Morrissey mentioned in Parenthetical Girls interview

kingbaz

New Member
Zac Pennington of Parenthetical Girls mentions Morrissey and lyrical context in an interview with Chris Estey at Three Imaginary Girls. It's a quite nice interview all round, but it's always doubly nice to read or hear someone do more than just namedrop Moz.

The link --- http://www.threeimaginarygirls.com/.../interview-zac-pennington-parenthetical-girls

The Moz mention:
TIG: When I call something "record collector rock," I usually mean it as a bit of a backhanded compliment -- there are songwriters who are making pop music for people who get thrilled from cultural "recognition." With Parenthetical Girls, it seems more like a literary device that you lyrically reference so much new wave, post-punk, and other genres and artists. Sort of like a musical approximation of how good writers catch flakes of Nabokov, Chekhov, and others in their work. Why do you do this so much ("the kick inside," et al), and are there inside jokes tying song topics to musical references?

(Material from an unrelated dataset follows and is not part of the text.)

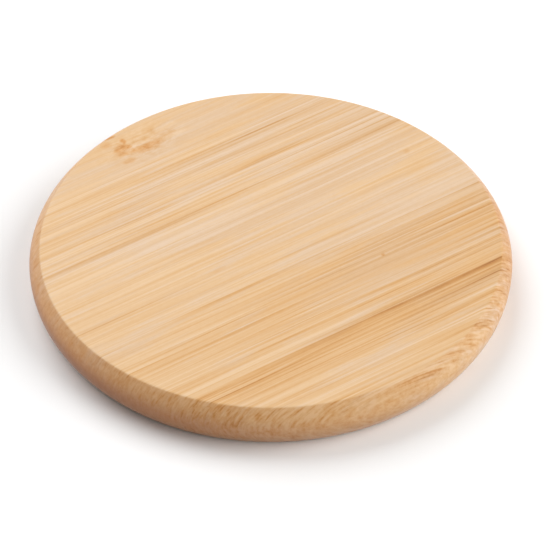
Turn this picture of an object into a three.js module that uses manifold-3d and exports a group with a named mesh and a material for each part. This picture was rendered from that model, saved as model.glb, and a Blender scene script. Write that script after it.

Zac: I’m a sucker for context. For re-context. It’s no secret that I’m an obsessive Morrissey fan, and from very early on I’ve been fascinated by the rampant creative plagiarism exhibited throughout his entire career. I think for Moz, it’s been a way of further aligning himself with the cannon of what he sees as his literary significance—the same kind of self-mythology he used when he turned all of his teen idols into cover stars… endorsement by proxy. He has always been fond of that old “genius steals” adage of Wilde’s. The idea of forming self-mythology by donning the mythology of others has always been a really interesting one to me.

For me—and believe me, I’ll be apologizing for this one—I think of it as more akin to pop dramaturgy. An effective pop song is fairly limited in the information it can convey: it’s brief, it has a generally constrained structure, and its most important objective is to express an emotion. Using words or musical motifs that other people have used in other contexts allows a song to be more multifaceted—to suggest more avenues and extra-textual narratives and ideas—without necessarily detracting from the concise power of the pop song.

I don’t think that there is really anything wrong appropriating other people’s ideas as long as it’s done unabashedly, and with intellectual intent. I’ve never plagiarized a work without being fully convinced that I was contextualizing it in a way that gave it new meaning. There are a lot of jokes. “Ellie Greenwich” perhaps has the most recognizable sonic punchlines. I gather that most people think that we take ourselves very seriously, or just don’t think we’re very funny.